D. Related Party Transactions

Certain balances held and invested in various mutual funds are managed by a related entity (the "Fund Manager"). Marc Gabelli, the Company’s non-executive Chairman of the Board, who is also a greater than 10% stockholder, currently serves as an executive officer of the Fund Manager. The brokerage and fund transactions in 2020 and 2019 were directed solely at the discretion of the Company’s management.

As of December 31, 2020, the balance with the Fund Manager totaled $19,063,000, including $13,283,000 which is classified within cash and cash equivalents on the accompanying Consolidated Balance Sheets, and $5,780,000 which is classified as marketable securities on the accompanying Consolidated Balance Sheets. Amounts invested generated $213,000 of realized and unrealized investment income during 2020 that is included within other income, net on the accompanying Consolidated Statements of Operations.

As of December 31, 2019, the balance with the Fund Manager totaled $14,536,000, including $8,915,000 which is classified within cash and cash equivalents on the accompanying Consolidated Balance Sheets, and $5,621,000 which is classified as marketable securities on the accompanying Consolidated Balance Sheets. Amounts invested generated $493,000 of realized and unrealized investment income during 2019 that is included within other income, net on the accompanying Consolidated Statements of Operations.

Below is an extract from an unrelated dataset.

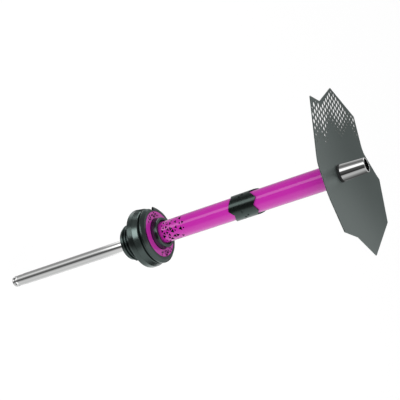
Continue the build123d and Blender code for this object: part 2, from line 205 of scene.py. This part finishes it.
def addSurround(s):
    world = bpy.data.worlds.new("studio")
    bpy.context.scene.world = world
    world.use_nodes = True
    tree = world.node_tree
    tree.nodes.clear()
    link = tree.links.new
    direction = tree.nodes.new("ShaderNodeTexCoord")
    parts = tree.nodes.new("ShaderNodeSeparateXYZ")
    link(direction.outputs["Generated"], parts.inputs["Vector"])
    toward = tree.nodes.new("ShaderNodeMath")
    toward.operation = "MULTIPLY"
    toward.inputs[1].default_value = -1
    link(parts.outputs["Y"], toward.inputs[0])
    turn = tree.nodes.new("ShaderNodeMath")
    turn.operation = "ARCTAN2"
    link(parts.outputs["X"], turn.inputs[0])
    link(toward.outputs[0], turn.inputs[1])
    share = addRange(tree, turn.outputs[0], -math.pi, math.pi).outputs["Result"]
    boxes = stackRings(tree, parts.outputs["Z"], share, s["rings"])
    ray = tree.nodes.new("ShaderNodeLightPath")
    plain = tree.nodes.new("ShaderNodeBackground")
    plain.inputs["Color"].default_value = (1, 1, 1, 1)
    plain.inputs["Strength"].default_value = s["surround"]
    seen = tree.nodes.new("ShaderNodeBackground")
    link(boxes, seen.inputs["Color"])
    mix = tree.nodes.new("ShaderNodeMixShader")
    link(ray.outputs["Is Glossy Ray"], mix.inputs["Fac"])
    link(plain.outputs[0], mix.inputs[1])
    link(seen.outputs[0], mix.inputs[2])
    out = tree.nodes.new("ShaderNodeOutputWorld")
    link(mix.outputs[0], out.inputs["Surface"])


def addSoftBox(s):
    bpy.ops.object.light_add(type="AREA", location=s["place"])
    light = bpy.context.object
    light.name = "sideBox"
    light.data.shape = "RECTANGLE"
    light.data.size = s["size"]
    light.data.size_y = s["size"]
    light.data.energy = s["power"]
    aim = Vector(s["target"]) - Vector(s["place"])
    light.rotation_euler = aim.to_track_quat("-Z", "Y").to_euler()
    light.visible_camera = False
    light.visible_glossy = False


def addFloor(s):
    level = cadBox[0][2] - s["drop"]
    bpy.ops.mesh.primitive_plane_add(size=s["size"], location=(0, 0, level))
    floor = bpy.context.object
    floor.name = "studioFloor"
    paper = bpy.data.materials.new("whitePaper")
    paper.use_nodes = True
    shader = paper.node_tree.nodes["Principled BSDF"]
    shader.inputs["Base Color"].default_value = (s["paper"], s["paper"], s["paper"], 1)
    shader.inputs["Roughness"].default_value = s["roughness"]
    shader.inputs["Specular IOR Level"].default_value = 0.0
    floor.data.materials.append(paper)
    floor.visible_glossy = False


addSurround(studioSettings)
addSoftBox(studioSettings["softBox"])
addFloor(studioSettings["floor"])
bpy.context.scene.view_settings.view_transform = "Standard"
print("camera, light and floor ready")


# materials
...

Fund management fees earned by the Fund Manager are anticipated to average less than 0.25% of the asset balances under management on an annual basis.

Marc Gabelli serves as Chairman and Chief Executive Officer of the SPAC, has invested in the Sponsor and is the initial managing member of Nevada GP, the manager of the Sponsor. Timothy Foufas, a member of the Company’s board of directors (the “Board”) is also a member and investor of the Sponsor, Chief Operating Officer of the SPAC and is a member of Nevada GP. Robert LaPenta, a member of the Board, is also a member and investor of the Sponsor, Executive Vice President and Chief Financial Officer of the SPAC and is a member of Nevada GP. John Mega, a member of the Board, is also a member and investor of the Sponsor and the President of the SPAC. Patrick Huvane, the Company’s Senior Vice President of Business Development, is a member of both the Company’s and the SPAC’s management team and an investor in the Sponsor. Michael J. Ferrantino, a member of the Board, is also a member and investor of the Sponsor and a board member for the SPAC. Under separate arrangement, these people may be eligible to receive incentive compensation should the SPAC complete a successful acquisition.

On May 2, 2019, the Company agreed to loan the Sponsor an aggregate of up to $150,000 to cover expenses related to the SPAC IPO pursuant to a promissory note (the “SPAC Note”). This loan was non-interest bearing and payable on the earlier of (i) April 30, 2020, (ii) the completion of the SPAC IPO or (iii) the date on which the Company determined not to proceed with the SPAC IPO. The SPAC Note was repaid on December 19, 2019.